The economic lifespan of most commercial software is measured in years, sometimes months. The code running in a 1998 enterprise application is not generating revenue in 2025. The business model for software stopped being about licensing static code and moved to services, subscriptions, and continuous development. Extending copyright to 95 years doesn’t incentivize more software creation. It just means that old, often abandoned code stays locked up long after the company that wrote it has pivoted, been acquired, or gone bankrupt.
Orphaned software is a real problem. Researchers and archivists trying to preserve early computing history routinely hit copyright walls on code whose original owners are untraceable. The Internet Archive and the Software Preservation Network spend significant effort navigating rights for programs that nobody is selling and nobody is profiting from. The protection persists; the incentive rationale evaporated decades ago.
Who Actually Benefits From 95-Year Code Copyrights
Not individual programmers. A developer who writes code as a work-for-hire, which covers the majority of commercial software development, owns nothing. The copyright belongs to the employer from day one. So the 95-year term protects Oracle’s claim on Java APIs, not the engineers who built them. It protects whatever Microsoft acquired when it bought GitHub. It protects the deep catalogs of companies that have since been acquired three times over.
This is why the Oracle v. Google case mattered so much. Oracle argued that copyright on the Java API structure deserved the same protection as the specific implementation code. The Supreme Court ultimately ruled for Google in 2021, but on narrow fair use grounds, not on the principle that APIs shouldn’t be copyrightable at all. The underlying vulnerability remains. Incumbents with large code catalogs have a structural legal advantage that compounds over time, regardless of whether that code is still in active use or development.
The Counterargument
The strongest version of the opposing view goes something like this: copyright length doesn’t actually matter much in practice for software, because the technology moves so fast that code becomes obsolete before the protection expires anyway. Nobody is going to build a business on 30-year-old COBOL subroutines, so the 95-year term is mostly theoretical.

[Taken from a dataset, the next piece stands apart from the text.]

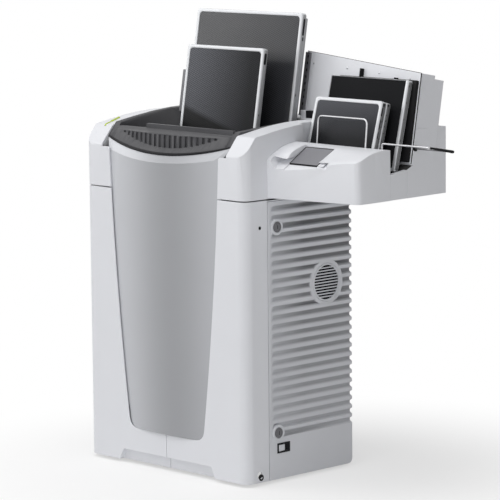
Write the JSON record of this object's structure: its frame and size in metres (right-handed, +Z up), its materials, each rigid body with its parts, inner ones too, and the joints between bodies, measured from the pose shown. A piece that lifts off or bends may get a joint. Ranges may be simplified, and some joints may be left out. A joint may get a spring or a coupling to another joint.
{
  "type": "phosphor plate scanner",
  "caption": "Floor-standing phosphor plate scanner with a leaned cassette hopper on top, an overhanging output tray at the right and a ribbed service door.",
  "frame": {"origin": "under the middle of the whole part's bounding box, on the floor", "axes": "+X to the right of a person facing the front panel, +Y towards the back, +Z up"},
  "size_m": [1.004, 0.4814, 1.185],
  "materials": {
    "white_plastic": "fine-textured white moulded plastic",
    "grey_paint": "satin grey paint on sheet metal",
    "silver_paint": "silver metallic paint on a moulded panel",
    "dark_plastic": "dark grey moulded plastic",
    "black_plastic": "black moulded plastic",
    "black_paint": "black powder coat",
    "black_rubber": "matt black rubber",
    "steel": "zinc-plated sheet steel",
    "bright_wire": "bright plated wire",
    "aluminium": "satin aluminium",
    "cassette_frame": "satin metallic grey frame",
    "cassette_sheet": "dark smooth cassette face",
    "screen": "smooth grey display cover",
    "status_lens": "translucent yellow-green lens",
    "circuit_board": "green circuit board",
    "phosphor": "white storage phosphor layer"
  },
  "bodies": {
    "machine": {"front_cover_left": "white_plastic", "front_cover_right": "white_plastic", "top_cover": "white_plastic", "input_backrest": "white_plastic", "output_front_housing": "white_plastic", "output_side_cover": "white_plastic", "output_back_plate": "white_plastic", "rear_housing": "white_plastic", "side_panel_left": "grey_paint", "rear_panel": "grey_paint", "front_panel": "silver_paint", "input_hopper": "dark_plastic", "output_tray": "dark_plastic", "connector_block": "black_plastic", "plate_edge_channel": "black_plastic", "scan_unit": "black_plastic", "drive_motor": "black_plastic", "fan_frame": "black_plastic", "base_frame": "black_paint", "rubber_strip_left": "black_rubber", "rubber_strip_right": "black_rubber", "guard_sleeve": "black_rubber", "levelling_foot_1": "black_rubber", "levelling_foot_2": "black_rubber", "levelling_foot_3": "black_rubber", "levelling_foot_4": "black_rubber", "drive_belt": "black_rubber", "transfer_belt": "black_rubber", "chassis_frame": "steel", "upright_wire": "bright_wire", "guard_wire": "bright_wire", "eraser_unit": "aluminium", "power_supply": "aluminium", "touch_screen": "screen", "status_light": "status_lens", "control_board": "circuit_board"},
    "service_door": {"side_panel_right": "grey_paint", "vent_grille": "grey_paint", "switch_frame": "black_plastic"},
    "upper_lock": {"lock_upper": "steel"},
    "lower_lock": {"lock_lower": "steel"},
    "rocker": {"power_rocker": "grey_paint"},
    "fan": {"fan_rotor": "black_plastic"},
    "upper_front_roller": {"roller_upper_front": "black_rubber"},
    "upper_rear_roller": {"roller_upper_rear": "black_rubber"},
    "lower_front_roller": {"roller_lower_front": "black_rubber"},
    "lower_rear_roller": {"roller_lower_rear": "black_rubber"},
    "motor_shaft": {"motor_pulley": "steel"},
    "pusher": {"pusher_block": "white_plastic", "pusher_bracket": "black_plastic"},
    "large_input_cassette": {"input_large": "cassette_frame", "input_large_sheet": "cassette_sheet"},
    "small_input_cassette": {"input_small": "cassette_frame", "input_small_sheet": "cassette_sheet"},
    "front_output_cassette": {"output_front": "cassette_frame", "output_front_sheet": "cassette_sheet"},
    "middle_output_cassette": {"output_middle": "cassette_frame"},
    "rear_output_cassette": {"output_rear": "cassette_frame", "output_rear_sheet": "cassette_sheet"},
    "image_plate": {"phosphor_plate": "phosphor"}
  },
  "joints": [
    {"name": "door_hinge", "type": "hinge", "parent": "machine", "child": "service_door", "pos_m": [0.09105, 0.16169, 0.366], "axis": [0, 0, 1], "range_deg": [0, 95]},
    {"name": "upper_lock_turn", "type": "hinge", "parent": "service_door", "child": "upper_lock", "pos_m": [0.09805, -0.10331, 0.658], "axis": [1, 0, 0], "range_deg": [0, 90]},
    {"name": "lower_lock_turn", "type": "hinge", "parent": "service_door", "child": "lower_lock", "pos_m": [0.09805, -0.10331, 0.128], "axis": [1, 0, 0], "range_deg": [0, 90]},
    {"name": "rocker_tilt", "type": "hinge", "parent": "service_door", "child": "rocker", "pos_m": [0.09835, -0.09271, 0.088], "axis": [0, 0, 1], "range_deg": [-8, 8]},
    {"name": "fan_spin", "type": "hinge", "parent": "machine", "child": "fan", "pos_m": [0.07005, 0.07569, 0.497], "axis": [1, 0, 0], "continuous": true},
    {"name": "motor_spin", "type": "hinge", "parent": "machine", "child": "motor_shaft", "pos_m": [-0.43695, 0.01269, 0.334], "axis": [1, 0, 0], "continuous": true},
    {"name": "upper_front_roller_spin", "type": "hinge", "parent": "machine", "child": "upper_front_roller", "pos_m": [-0.20195, -0.03561, 0.56], "axis": [1, 0, 0], "continuous": true},
    {"name": "upper_rear_roller_spin", "type": "hinge", "parent": "machine", "child": "upper_rear_roller", "pos_m": [-0.20195, -0.00701, 0.56], "axis": [1, 0, 0], "continuous": true},
    {"name": "lower_front_roller_spin", "type": "hinge", "parent": "machine", "child": "lower_front_roller", "pos_m": [-0.20195, -0.03561, 0.38], "axis": [1, 0, 0], "continuous": true},
    {"name": "lower_rear_roller_spin", "type": "hinge", "parent": "machine", "child": "lower_rear_roller", "pos_m": [-0.20195, -0.00701, 0.38], "axis": [1, 0, 0], "continuous": true},
    {"name": "pusher_travel", "type": "slide", "parent": "machine", "child": "pusher", "axis": [1, 0, 0], "range_m": [0, 0.055]},
    {"name": "large_input_lift", "type": "slide", "parent": "machine", "child": "large_input_cassette", "axis": [0, 0.165, 0.9863], "range_m": [0, 0.25]},
    {"name": "small_input_lift", "type": "slide", "parent": "machine", "child": "small_input_cassette", "axis": [0, 0.165, 0.9863], "range_m": [0, 0.25]},
    {"name": "front_output_lift", "type": "slide", "parent": "machine", "child": "front_output_cassette", "axis": [0, 0.2756, 0.9613], "range_m": [0, 0.2]},
    {"name": "middle_output_lift", "type": "slide", "parent": "machine", "child": "middle_output_cassette", "axis": [0, 0.2756, 0.9613], "range_m": [0, 0.2]},
    {"name": "rear_output_lift", "type": "slide", "parent": "machine", "child": "rear_output_cassette", "axis": [0, 0.2419, 0.9703], "range_m": [0, 0.2]},
    {"name": "image_plate_feed", "type": "slide", "parent": "machine", "child": "image_plate", "axis": [0, 0, -1], "range_m": [0, 0.05]}
  ],
  "couplings": [
    {"joint": "motor_spin", "follows": "lower_rear_roller_spin", "ratio": 1},
    {"joint": "upper_rear_roller_spin", "follows": "lower_rear_roller_spin", "ratio": 1},
    {"joint": "upper_front_roller_spin", "follows": "lower_rear_roller_spin", "ratio": -1},
    {"joint": "lower_front_roller_spin", "follows": "lower_rear_roller_spin", "ratio": -1}
  ]
}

This is partially true and largely beside the point. The harm isn’t that companies are building monopolies on ancient code. The harm is structural. Long copyright terms normalize treating code as an indefinite asset rather than a temporary competitive advantage. They create legal surface area that larger companies can use to suppress competitors, even when the underlying code is old or marginal. And they keep functional, interesting software out of the public domain and out of the hands of researchers and educators who would do something useful with it.
The pace of technology change isn’t a defense of long copyright terms. It’s an argument that we don’t need them.

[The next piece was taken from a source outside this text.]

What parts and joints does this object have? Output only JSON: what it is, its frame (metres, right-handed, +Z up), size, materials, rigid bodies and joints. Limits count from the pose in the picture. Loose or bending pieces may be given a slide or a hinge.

The System Works Exactly as Intended
This is the part that’s worth sitting with. The mismatch between patent terms and copyright terms is not a bug left over from legislators who didn’t understand software. It’s the predictable result of who showed up to lobby when the rules were being written.

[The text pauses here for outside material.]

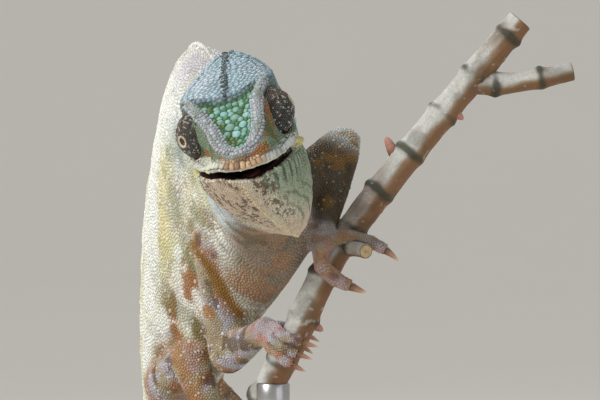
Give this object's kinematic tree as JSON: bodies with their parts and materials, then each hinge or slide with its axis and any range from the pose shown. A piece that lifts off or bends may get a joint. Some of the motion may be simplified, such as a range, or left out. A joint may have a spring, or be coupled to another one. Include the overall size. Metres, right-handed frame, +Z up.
{
  "type": "chameleon on a perch",
  "caption": "Life-size chameleon gripping a slanting cut branch, head turned with the mouth ajar, high narrow trunk and coiled tail, held over a flat base by a rod.",
  "frame": {"origin": "middle of the stand base's underside, on the surface that it stands on", "axes": "+Z up, -Y the way the head looks, +X towards the animal's left"},
  "size_m": [0.1462, 0.1534, 0.1995],
  "materials": {
    "skin": "dry scaly skin, satin, in cream, olive, tan and pale blue-grey",
    "eyelid": "finely beaded dark grey-brown skin with pale dots",
    "eye": "wet, glossy, near black with a pale ring",
    "mouth": "moist dark pink flesh",
    "claw": "smooth satin horn",
    "bark": "thin grey-brown bark with dark node rings and pale cut ends",
    "stand_wood": "dark stained hardwood, satin varnish",
    "stand_metal": "fine brushed along its length"
  },
  "bodies": {
    "root": {"head": "skin", "lower_jaw": "skin", "throat": "skin", "neck": "skin", "trunk_front": "skin", "trunk_rear": "skin", "tail_base": "skin", "tail_middle": "skin", "tail_tip": "skin", "upper_arm_left": "skin", "upper_arm_right": "skin", "forearm_left": "skin", "forearm_right": "skin", "hand_left": "skin", "hand_right": "skin", "thigh_left": "skin", "thigh_right": "skin", "shin_left": "skin", "shin_right": "skin", "foot_left": "skin", "foot_right": "skin", "eye_turret_left": "eyelid", "eye_turret_right": "eyelid", "eye_left": "eye", "eye_right": "eye", "tongue": "mouth", "perch_branch": "bark", "stand_base": "stand_wood", "stand_rod": "stand_metal"}
  },
  "joints": []
}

The 20-year patent term has roots in international trade agreements and genuine policy debate about innovation incentives. The 95-year copyright term has roots in Mickey Mouse approaching the public domain and a well-funded entertainment industry that understood the value of what it stood to lose.
Software happened to be copyrightable, and so it inherited a protection regime designed for a completely different type of creative work, one where a 70-year-old film can still generate revenue and cultural value. Most code cannot. Most code shouldn’t need to.
If we were designing IP protection for software from scratch, with the goal of actually incentivizing creation and benefiting the public, we would not end up anywhere near 95 years. We’d probably end up somewhere closer to patent terms, or shorter. The gap between 20 years and 95 years represents the distance between what makes sense and what the most powerful incumbents were able to negotiate. That’s not cynicism. That’s just how policy gets made.